Source data.
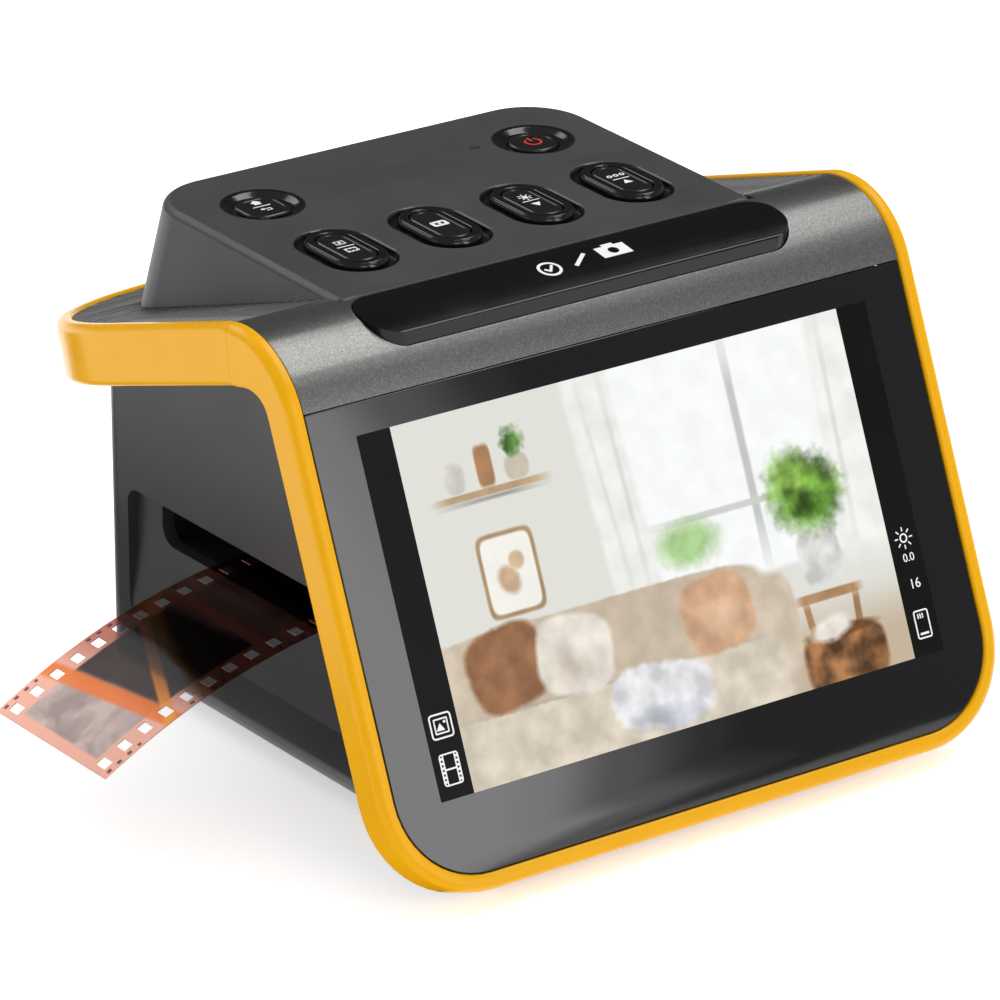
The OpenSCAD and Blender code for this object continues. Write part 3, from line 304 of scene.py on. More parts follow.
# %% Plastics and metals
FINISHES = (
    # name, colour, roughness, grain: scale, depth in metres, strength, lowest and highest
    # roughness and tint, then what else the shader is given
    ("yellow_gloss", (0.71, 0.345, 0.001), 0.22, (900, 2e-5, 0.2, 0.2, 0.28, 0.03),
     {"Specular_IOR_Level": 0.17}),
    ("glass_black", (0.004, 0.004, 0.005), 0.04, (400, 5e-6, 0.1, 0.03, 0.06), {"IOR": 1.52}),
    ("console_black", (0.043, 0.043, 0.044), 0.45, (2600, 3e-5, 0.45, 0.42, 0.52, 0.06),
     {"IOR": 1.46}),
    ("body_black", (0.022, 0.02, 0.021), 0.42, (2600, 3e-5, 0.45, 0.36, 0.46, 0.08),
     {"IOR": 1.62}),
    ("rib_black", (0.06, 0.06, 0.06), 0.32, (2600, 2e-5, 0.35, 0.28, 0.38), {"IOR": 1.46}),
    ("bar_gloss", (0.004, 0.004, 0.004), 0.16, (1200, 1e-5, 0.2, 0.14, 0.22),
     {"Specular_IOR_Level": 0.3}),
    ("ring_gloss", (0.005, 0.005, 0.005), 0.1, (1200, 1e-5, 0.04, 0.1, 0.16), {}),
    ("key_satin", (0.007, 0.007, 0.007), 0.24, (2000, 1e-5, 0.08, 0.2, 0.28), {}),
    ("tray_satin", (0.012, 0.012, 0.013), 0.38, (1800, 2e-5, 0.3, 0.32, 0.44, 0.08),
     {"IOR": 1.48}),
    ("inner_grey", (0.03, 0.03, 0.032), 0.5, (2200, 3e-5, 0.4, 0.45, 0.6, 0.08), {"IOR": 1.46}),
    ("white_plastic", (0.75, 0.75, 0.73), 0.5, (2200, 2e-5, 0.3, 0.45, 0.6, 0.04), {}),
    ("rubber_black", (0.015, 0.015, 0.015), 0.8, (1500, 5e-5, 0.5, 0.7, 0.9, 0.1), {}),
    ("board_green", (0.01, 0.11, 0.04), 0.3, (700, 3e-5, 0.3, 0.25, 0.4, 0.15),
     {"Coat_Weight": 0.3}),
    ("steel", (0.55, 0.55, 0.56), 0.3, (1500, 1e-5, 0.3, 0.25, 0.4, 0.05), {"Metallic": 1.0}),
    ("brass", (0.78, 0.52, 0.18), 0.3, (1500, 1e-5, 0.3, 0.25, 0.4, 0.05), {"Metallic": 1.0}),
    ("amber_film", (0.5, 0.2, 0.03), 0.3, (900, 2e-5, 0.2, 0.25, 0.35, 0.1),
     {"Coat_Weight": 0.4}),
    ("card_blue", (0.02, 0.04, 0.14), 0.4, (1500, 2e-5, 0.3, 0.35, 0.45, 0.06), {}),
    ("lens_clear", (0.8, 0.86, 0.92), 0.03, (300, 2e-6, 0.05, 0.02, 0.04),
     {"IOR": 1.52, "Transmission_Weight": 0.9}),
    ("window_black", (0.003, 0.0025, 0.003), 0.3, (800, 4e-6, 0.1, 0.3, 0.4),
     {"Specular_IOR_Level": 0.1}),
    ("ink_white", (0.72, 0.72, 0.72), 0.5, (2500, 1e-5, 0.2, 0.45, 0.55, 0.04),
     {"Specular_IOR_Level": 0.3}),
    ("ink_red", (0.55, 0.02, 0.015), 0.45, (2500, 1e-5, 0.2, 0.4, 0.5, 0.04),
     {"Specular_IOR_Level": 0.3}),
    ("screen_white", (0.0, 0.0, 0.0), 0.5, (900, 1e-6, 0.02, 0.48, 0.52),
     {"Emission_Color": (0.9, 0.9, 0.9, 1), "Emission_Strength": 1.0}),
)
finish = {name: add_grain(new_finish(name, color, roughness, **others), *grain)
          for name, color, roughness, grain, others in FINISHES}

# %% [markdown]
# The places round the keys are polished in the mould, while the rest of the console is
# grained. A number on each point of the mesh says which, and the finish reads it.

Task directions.
Write the material out again word for word.

Exercise result.
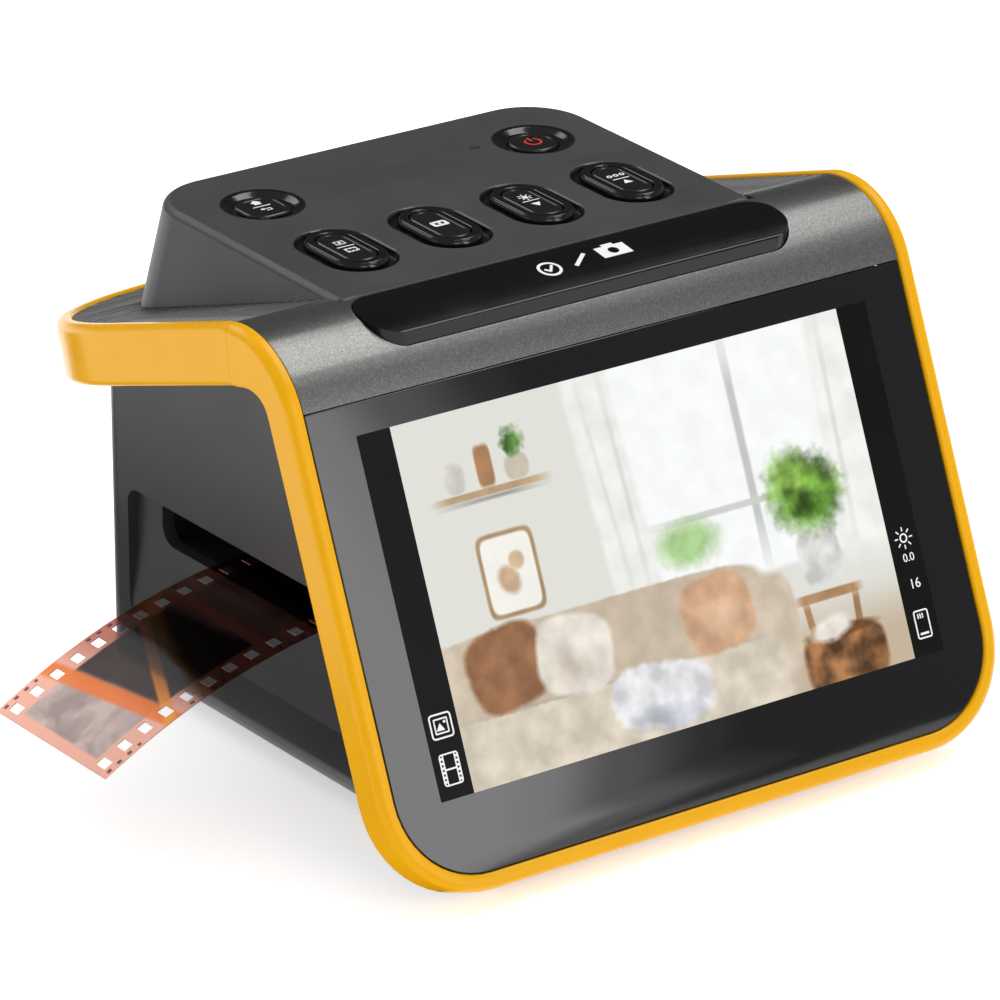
The OpenSCAD and Blender code for this object continues. Write part 3, from line 304 of scene.py on. More parts follow.
# %% Plastics and metals
FINISHES = (
    # name, colour, roughness, grain: scale, depth in metres, strength, lowest and highest
    # roughness and tint, then what else the shader is given
    ("yellow_gloss", (0.71, 0.345, 0.001), 0.22, (900, 2e-5, 0.2, 0.2, 0.28, 0.03),
     {"Specular_IOR_Level": 0.17}),
    ("glass_black", (0.004, 0.004, 0.005), 0.04, (400, 5e-6, 0.1, 0.03, 0.06), {"IOR": 1.52}),
    ("console_black", (0.043, 0.043, 0.044), 0.45, (2600, 3e-5, 0.45, 0.42, 0.52, 0.06),
     {"IOR": 1.46}),
    ("body_black", (0.022, 0.02, 0.021), 0.42, (2600, 3e-5, 0.45, 0.36, 0.46, 0.08),
     {"IOR": 1.62}),
    ("rib_black", (0.06, 0.06, 0.06), 0.32, (2600, 2e-5, 0.35, 0.28, 0.38), {"IOR": 1.46}),
    ("bar_gloss", (0.004, 0.004, 0.004), 0.16, (1200, 1e-5, 0.2, 0.14, 0.22),
     {"Specular_IOR_Level": 0.3}),
    ("ring_gloss", (0.005, 0.005, 0.005), 0.1, (1200, 1e-5, 0.04, 0.1, 0.16), {}),
    ("key_satin", (0.007, 0.007, 0.007), 0.24, (2000, 1e-5, 0.08, 0.2, 0.28), {}),
    ("tray_satin", (0.012, 0.012, 0.013), 0.38, (1800, 2e-5, 0.3, 0.32, 0.44, 0.08),
     {"IOR": 1.48}),
    ("inner_grey", (0.03, 0.03, 0.032), 0.5, (2200, 3e-5, 0.4, 0.45, 0.6, 0.08), {"IOR": 1.46}),
    ("white_plastic", (0.75, 0.75, 0.73), 0.5, (2200, 2e-5, 0.3, 0.45, 0.6, 0.04), {}),
    ("rubber_black", (0.015, 0.015, 0.015), 0.8, (1500, 5e-5, 0.5, 0.7, 0.9, 0.1), {}),
    ("board_green", (0.01, 0.11, 0.04), 0.3, (700, 3e-5, 0.3, 0.25, 0.4, 0.15),
     {"Coat_Weight": 0.3}),
    ("steel", (0.55, 0.55, 0.56), 0.3, (1500, 1e-5, 0.3, 0.25, 0.4, 0.05), {"Metallic": 1.0}),
    ("brass", (0.78, 0.52, 0.18), 0.3, (1500, 1e-5, 0.3, 0.25, 0.4, 0.05), {"Metallic": 1.0}),
    ("amber_film", (0.5, 0.2, 0.03), 0.3, (900, 2e-5, 0.2, 0.25, 0.35, 0.1),
     {"Coat_Weight": 0.4}),
    ("card_blue", (0.02, 0.04, 0.14), 0.4, (1500, 2e-5, 0.3, 0.35, 0.45, 0.06), {}),
    ("lens_clear", (0.8, 0.86, 0.92), 0.03, (300, 2e-6, 0.05, 0.02, 0.04),
     {"IOR": 1.52, "Transmission_Weight": 0.9}),
    ("window_black", (0.003, 0.0025, 0.003), 0.3, (800, 4e-6, 0.1, 0.3, 0.4),
     {"Specular_IOR_Level": 0.1}),
    ("ink_white", (0.72, 0.72, 0.72), 0.5, (2500, 1e-5, 0.2, 0.45, 0.55, 0.04),
     {"Specular_IOR_Level": 0.3}),
    ("ink_red", (0.55, 0.02, 0.015), 0.45, (2500, 1e-5, 0.2, 0.4, 0.5, 0.04),
     {"Specular_IOR_Level": 0.3}),
    ("screen_white", (0.0, 0.0, 0.0), 0.5, (900, 1e-6, 0.02, 0.48, 0.52),
     {"Emission_Color": (0.9, 0.9, 0.9, 1), "Emission_Strength": 1.0}),
)
finish = {name: add_grain(new_finish(name, color, roughness, **others), *grain)
          for name, color, roughness, grain, others in FINISHES}

# %% [markdown]
# The places round the keys are polished in the mould, while the rest of the console is
# grained. A number on each point of the mesh says which, and the finish reads it.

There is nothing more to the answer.